2-on-1 fast break attack 2-on-1 fast break attack

3-on-2 Break

In this situation, there are two defenders back and the offense has the middle and two outside lanes filled. Usually, one defender will stop the ball at the top, and one stays inside down low. The point guard should not penetrate beyond the free-throw line or elbow. He/she should look for the wing slashing toward the hoop and make the pass to the open wing, who then has a 2-on-1 situation with the low defender and should look to score or get fouled as the first option (Diagram A below).

Over-passing on the move sometimes results in a turnover and a missed opportunity. If the defender sets to take the charge, dish either to the teammate on the opposite block, or back to the point guard for the easy shot from the elbow (Diagram B).

3-on-2 fast break attack 3-on-2 fast break attack

3-on-1, 3-on-2 Drills

Have three lines corresponding to the three lanes of the fast break, at the half-court line.
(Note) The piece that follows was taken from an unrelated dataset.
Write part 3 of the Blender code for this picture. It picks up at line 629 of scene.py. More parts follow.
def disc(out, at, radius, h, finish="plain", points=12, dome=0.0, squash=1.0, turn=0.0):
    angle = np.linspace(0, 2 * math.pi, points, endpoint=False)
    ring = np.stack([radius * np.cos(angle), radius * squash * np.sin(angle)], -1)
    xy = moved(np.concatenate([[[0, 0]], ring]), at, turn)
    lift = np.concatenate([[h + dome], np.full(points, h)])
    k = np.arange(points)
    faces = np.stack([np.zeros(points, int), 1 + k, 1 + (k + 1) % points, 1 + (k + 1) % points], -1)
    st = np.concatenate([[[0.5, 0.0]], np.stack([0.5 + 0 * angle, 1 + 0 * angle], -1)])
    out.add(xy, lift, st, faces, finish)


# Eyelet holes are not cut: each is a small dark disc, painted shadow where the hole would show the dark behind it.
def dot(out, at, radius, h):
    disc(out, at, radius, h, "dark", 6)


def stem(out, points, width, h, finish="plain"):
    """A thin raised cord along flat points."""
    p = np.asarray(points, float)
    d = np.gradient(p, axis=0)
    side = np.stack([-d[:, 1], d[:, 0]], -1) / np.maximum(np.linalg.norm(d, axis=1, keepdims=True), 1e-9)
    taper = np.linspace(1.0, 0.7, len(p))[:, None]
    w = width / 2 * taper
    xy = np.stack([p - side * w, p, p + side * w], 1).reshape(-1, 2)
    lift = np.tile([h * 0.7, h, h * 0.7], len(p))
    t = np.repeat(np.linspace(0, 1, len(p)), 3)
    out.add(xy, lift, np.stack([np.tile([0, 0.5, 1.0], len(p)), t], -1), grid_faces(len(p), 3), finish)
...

Have your point guards in the middle lane, and your wings on the outside lanes, in the positions where they usually play in a game. Have one defender in the paint.

I would suggest having your players who usually play the "prevent" position as the in-the-paint defender, because this will be a good defensive drill for him/her to stop the break. Have the point guard run the 3-on-1 break. Make sure the offense knows their assignments as pointed out above in points 4 and 5. Once they are proficient at breaking the one man defense, have them go 3-on-2.